Thinkery (formerly the Austin Children's Museum) is a children's museum in Austin, Texas.

== History ==
The museum was founded in 1983 without a permanent location, providing traveling exhibits in public places such as malls, parks and libraries. In 1987, a storefront on Fifth Street became the Austin Children's Museum's first established location. In 1997, a fundraising campaign, including a million-dollar donation by Michael and Susan Dell, helped the museum move to a larger space at Colorado and Second Street.

The Austin Children's Museum announced its new name, Thinkery, on June 4, 2013. The downtown location closed on September 7, 2013, with the new Thinkery location opening December 7 at the Meredith Learning Lab — a 40,000-square-foot facility in the Mueller Community.

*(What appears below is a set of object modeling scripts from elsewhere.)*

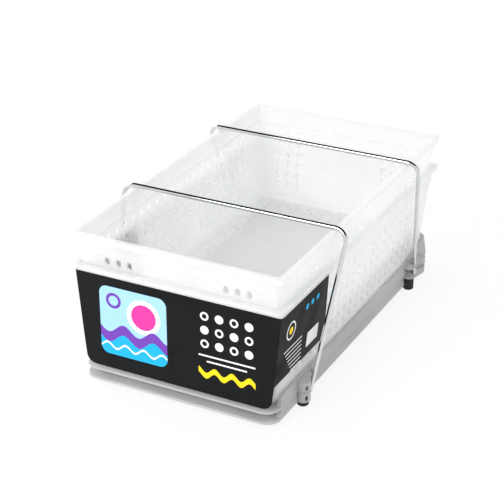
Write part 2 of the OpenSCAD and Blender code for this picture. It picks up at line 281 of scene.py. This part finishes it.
def cardInk(frontAt):
    paint = Print("printedCard")
    spot, (x, y, z) = paint.place()
    front = y < frontAt
    side = 1 - front
    colour = paint.mix(paint.ramp(paint.noise(spot, 22.0, 3.0), 0.4, 0.65, 0.0, 1.0),
                       cardLook["black"], cardLook["soot"])
    px, pz = cardLook["panelMiddle"]
    size = cardLook["panelSize"]
    panel = paint.block(x, z, (px, pz), (size, size), 9) * front
    coats = [
        (panel, "sky"),
        (paint.disc(x, z, (px + 12, pz + 12), 19) * panel, "white"),
        (paint.disc(x, z, (px + 12, pz + 12), 14) * panel, "magenta"),
        (paint.ribbon(x, z, pz - 14, 5, 34, 13) * panel, "violet"),
        ((z < pz - 19 + (x * 0.185).wave() * 5) * panel, "cyan"),
        (paint.ribbon(x, z, pz - 28, 3, 21, 2.2) * panel, "white"),
        (paint.ring(x, z, (px - 22, pz + 23), 7, 3.2) * panel, "violet"),
        (paint.ribbon(x, z, 45, 3.2, 19, 6.5) * paint.block(x, z, (56, 45), (62, 18), 2) * front, "yellow"),
    ]
    for row in range(3):
        for step in range(4):
            middle = (32 + step * 16, 107 - row * 15)
            mark = paint.disc if (row + step) % 2 else paint.ring
            width = (4.6,) if (row + step) % 2 else (3.6, 2.0)
            coats.append((mark(x, z, middle, *width) * front, "white"))
    for height in (64, 58):
        coats.append((paint.block(x, z, (56, height), (62 - (64 - height) * 3, 1.8), 0.9) * front, "white"))
    # the side flaps
    coats += [
        (paint.block(y, z, (-122, 66), (26, 17), 1.5) * side, "white"),
        (paint.ring(y, z, (-176, 98), 9, 1.8) * side, "white"),
        (paint.disc(y, z, (-176, 98), 4) * side, "yellow"),
    ]
    for step in range(7):
        coats.append((paint.block(y, z, (-168 + step * 2, 78 - step * 5), (40 - step * 3, 1.2), 0.6) * side, "white"))
    for step in range(3):
        coats.append((paint.disc(y, z, (-118 - step * 12, 108), 3.2) * side, "cyan"))
    for mask, ink in coats:
        colour = paint.mix(mask, colour, cardLook[ink])
    fibre = paint.noise(spot, 700.0, 3.0)
    normal = paint.bump(fibre, 0.05, 0.1 * mm)
    roughness = paint.ramp(paint.noise(spot, 40.0, 2.0), 0.3, 0.7, 0.42, 0.55)
    return paint.finish(paint.node("ShaderNodeBsdfPrincipled", None, {
        "Base Color": colour, "Roughness": roughness, "Normal": normal, "IOR": 1.45,
        "Specular IOR Level": 0.1}))


def boardEdge():
    # the white core that shows where the card is cut
    paint = Paint("cutBoard")
    spot, _ = paint.place()
    grain = paint.noise(spot, 900.0, 3.0)
    colour = paint.mix(paint.ramp(grain, 0.35, 0.7, 0.0, 1.0), cardLook["board"], cardLook["white"])
    return paint.finish(paint.node("ShaderNodeBsdfPrincipled", None, {
        "Base Color": colour, "Roughness": paint.ramp(grain, 0.3, 0.7, 0.7, 0.85),
        "Normal": paint.bump(grain, 0.2, 0.05 * mm)}))


cardBack = max(corner[1] for corner in nodes["wrap_card"].bound_box)
cardFront = min(corner[1] for corner in nodes["wrap_card"].bound_box)
cardPrint = cardInk(cardFront / mm + 0.7)
cardCut = boardEdge()
print("materials made")


def deselectAll():
    bpy.ops.object.select_all(action="DESELECT")


def makeActive(piece):
    deselectAll()
    piece.select_set(True)
    bpy.context.view_layer.objects.active = piece


def setMaterial(piece, material):
    piece.data.materials.clear()
    piece.data.materials.append(material)


def smoothShell(node, name, body, material, angle=32.0):
    # a merged, smooth-shaded copy of a CAD node, which it stands for
    source = nodes[node]
    piece = bpy.data.objects.new(name, source.data.copy())
    bpy.context.scene.collection.objects.link(piece)
    makeActive(piece)
    if piece.data.has_custom_normals:
        bpy.ops.mesh.customdata_custom_splitnormals_clear()
    bpy.ops.object.mode_set(mode="EDIT")
    bpy.ops.mesh.select_all(action="SELECT")
    bpy.ops.mesh.remove_doubles(threshold=0.002 * mm)
    bpy.ops.object.mode_set(mode="OBJECT")
    bpy.ops.object.shade_smooth_by_angle(angle=math.radians(angle))
    setMaterial(piece, material)
    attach(piece, body)
    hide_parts(node)
    return piece


outerBin = smoothShell("outer_bin", "lowerBinShell", "bins", binPlastic)
innerBin = smoothShell("inner_bin", "upperBinShell", "bins", binPlastic)
lowerTray = smoothShell("lower_tray", "lowerTrayShell", "trays", trayPlastic)
upperTray = smoothShell("upper_tray", "upperTrayShell", "trays", trayPlastic)
frontWire = smoothShell("front_wire_frame", "frontWireBar", "front_wire", wireChrome, 60)
rearWire = smoothShell("rear_wire_frame", "rearWireBar", "rear_wire", wireChrome, 60)
wrapCard = smoothShell("wrap_card", "wrapCardSleeve", "bins", cardPrint)
wrapCard.data.materials.append(cardCut)
for face in wrapCard.data.polygons:
    cut = abs(face.normal.z) > 0.6 or abs(face.normal.y) > 0.6 and face.center.y > cardFront + 1.5 * mm
    face.material_index = 1 if cut and face.area < 4 * mm * mm * 60 else 0
for corner in ("front_left", "front_right", "rear_left", "rear_right"):
    setMaterial(nodes["foot_" + corner], footBlack)
print("pieces made")


studioLook = {
    "floorSize": 8.0,
    "floorTone": rgb(0.9, 0.9, 0.9),
    "cameraShare": 0.86,    # share of plain white that the camera sees on the floor
    "worldStrength": 0.94,
    "keyPower": 38.0,
    "keyPlace": (-0.6, -2.3, 1.5),
    "keySize": 1.4,
    "fillPower": 12.0,
    "fillPlace": (-1.8, 0.3, 1.2),
    "fillSize": 1.2,
}


def makeFloor():
    deselectAll()
    bpy.ops.mesh.primitive_plane_add(size=studioLook["floorSize"], location=(0, 0, -0.1 * mm))
    floor = bpy.context.object
    floor.name = "studioFloor"
    paint = Paint("paleFloor")
    rays = [paint.node("ShaderNodeLightPath", out=out)
            for out in ("Is Camera Ray", "Is Glossy Ray", "Is Transmission Ray")]
    seen = (rays[0] + rays[1] + rays[2]).smaller(1.0) * studioLook["cameraShare"]
    plain = paint.node("ShaderNodeBsdfDiffuse", None, {"Color": studioLook["floorTone"]})
    white = paint.node("ShaderNodeEmission", None, {"Color": rgb(1, 1, 1), "Strength": 1.0})
    setMaterial(floor, paint.finish(paint.node("ShaderNodeMixShader", None, {0: seen, 1: plain, 2: white})))


def makeDarkCard(name, place, turn, width, height):
    # a black flag that only the gloss of the pieces sees
    deselectAll()
    bpy.ops.mesh.primitive_plane_add(size=1.0, location=place, rotation=turn)
    flag = bpy.context.object
    flag.name = name
    flag.scale = (width, height, 1.0)
    for ray in ("camera", "diffuse", "transmission", "volume_scatter", "shadow"):
        setattr(flag, "visible_" + ray, False)
    paint = Paint(name)
    setMaterial(flag, paint.finish(paint.node("ShaderNodeEmission", None, {
        "Color": rgb(0.01, 0.01, 0.011), "Strength": 1.0})))


def makeWorld():
    world = bpy.data.worlds.new("whiteStudio")
    bpy.context.scene.world = world
    world.use_nodes = True
    tree = world.node_tree
    tree.nodes.clear()
    output = tree.nodes.new("ShaderNodeOutputWorld")
    path = tree.nodes.new("ShaderNodeLightPath")
    shades = []
    for strength in (studioLook["worldStrength"], 1.0):
        shade = tree.nodes.new("ShaderNodeBackground")
        shade.inputs["Color"].default_value = rgb(1, 1, 1)
        shade.inputs["Strength"].default_value = strength
        shades.append(shade)
    share = None
    for ray in ("Is Camera Ray", "Is Glossy Ray", "Is Transmission Ray"):
        if share is None:
            share = path.outputs[ray]
        else:
            total = tree.nodes.new("ShaderNodeMath")
            total.operation = "MAXIMUM"
            tree.links.new(share, total.inputs[0])
            tree.links.new(path.outputs[ray], total.inputs[1])
            share = total.outputs[0]
    mix = tree.nodes.new("ShaderNodeMixShader")
    tree.links.new(share, mix.inputs[0])
    tree.links.new(shades[0].outputs[0], mix.inputs[1])
    tree.links.new(shades[1].outputs[0], mix.inputs[2])
    tree.links.new(mix.outputs[0], output.inputs["Surface"])


def makeLamp(name, place, power, size):
    lamp = bpy.data.lights.new(name, "AREA")
    lamp.energy = power
    lamp.shape = "DISK"
    lamp.size = size
    holder = bpy.data.objects.new(name, lamp)
    holder.location = place
    holder.rotation_euler = (Vector((0, 0, 0.08)) - Vector(place)).to_track_quat("-Z", "Y").to_euler()
    bpy.context.scene.collection.objects.link(holder)


cameraLook = {
    "eye": (0.6386, -1.2877, 0.7835),
    "towards": (-0.4109, 0.7991, -0.4387),
    "lens": 106.8,
}


def makeCamera():
    lens = bpy.data.cameras.new("photoCamera")
    lens.sensor_width = 36.0
    lens.lens = cameraLook["lens"]
    lens.clip_start = 0.05
    lens.clip_end = 50.0
    holder = bpy.data.objects.new("photoCamera", lens)
    holder.location = cameraLook["eye"]
    holder.rotation_euler = Vector(cameraLook["towards"]).to_track_quat("-Z", "Y").to_euler()
    bpy.context.scene.collection.objects.link(holder)
    bpy.context.scene.camera = holder


makeFloor()
makeDarkCard("rearFlag", (0.0, 1.5, 0.75), (math.radians(90), 0, 0), 4.0, 1.5)
makeDarkCard("topFlag", (0.0, 0.1, 1.5), (0, 0, 0), 4.0, 2.8)
makeWorld()
makeLamp("keyLamp", studioLook["keyPlace"], studioLook["keyPower"], studioLook["keySize"])
makeLamp("fillLamp", studioLook["fillPlace"], studioLook["fillPower"], studioLook["fillSize"])
makeCamera()
bpy.context.scene.view_settings.view_transform = "Standard"
# light crosses the thin frosted walls many times
bpy.context.scene.cycles.max_bounces = 24
bpy.context.scene.cycles.diffuse_bounces = 12
bpy.context.scene.cycles.transmission_bounces = 16
bpy.context.scene.cycles.transparent_max_bounces = 32
print("studio made")
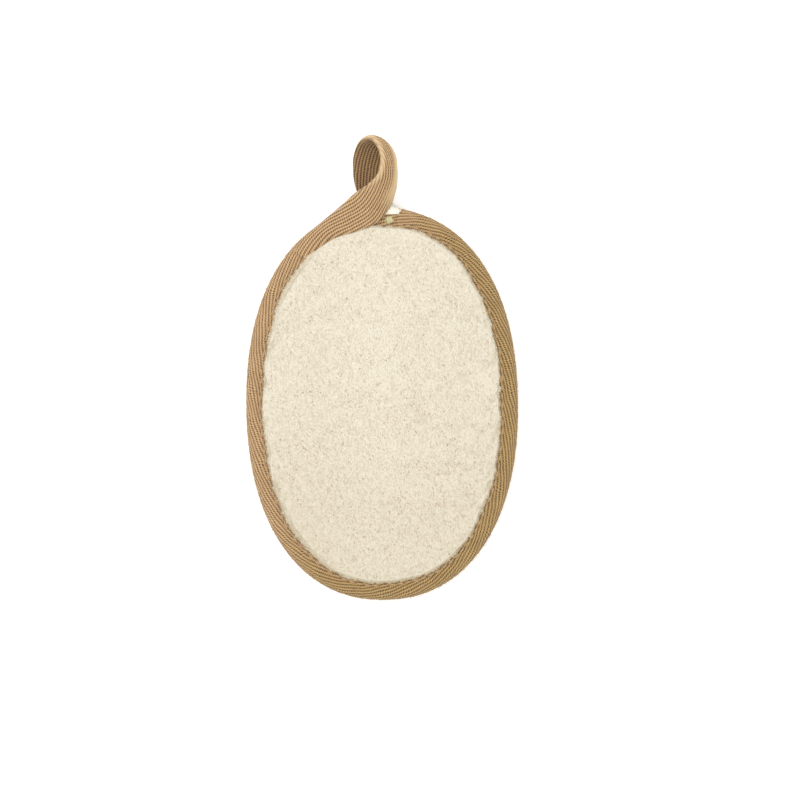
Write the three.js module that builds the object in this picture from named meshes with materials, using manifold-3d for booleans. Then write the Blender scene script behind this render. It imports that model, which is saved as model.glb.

In 2015, nearly 500,000 visitors came to Thinkery.

==Overview==
Thinkery was designed to meet the demand of the greater Austin region and its families. Its mission is to provide learning experiences for children and their families in Science, Technology, Engineering, Art, and Math (STEAM) subjects.

== Recognition==

- Thinkery was one of 33 organizations selected to participate in Cognizant's Making the Future grant program. Thinkery established its Spark Club program as a result of this grant.
- In 2014, Thinkery was one of three organizations in Texas designated as a host site for Maker Corps. Part of the Maker Education Initiative, Thinkery was selected to host a resident Maker and engage local youth in STEAM learning through making-oriented projects.
- The Smithsonian Latino Center selected Thinkery as a host site for their Young Ambassadors Program — a nationally recognized program for graduating high school seniors.
- Thinkery was the first children's museum selected to participate in Portal to the Public — a National Science Foundation funded program to increase interactions between volunteer scientists and the public.
- Thinkery was chosen as a local site for the City of Austin's Google Fiber Community Connections program.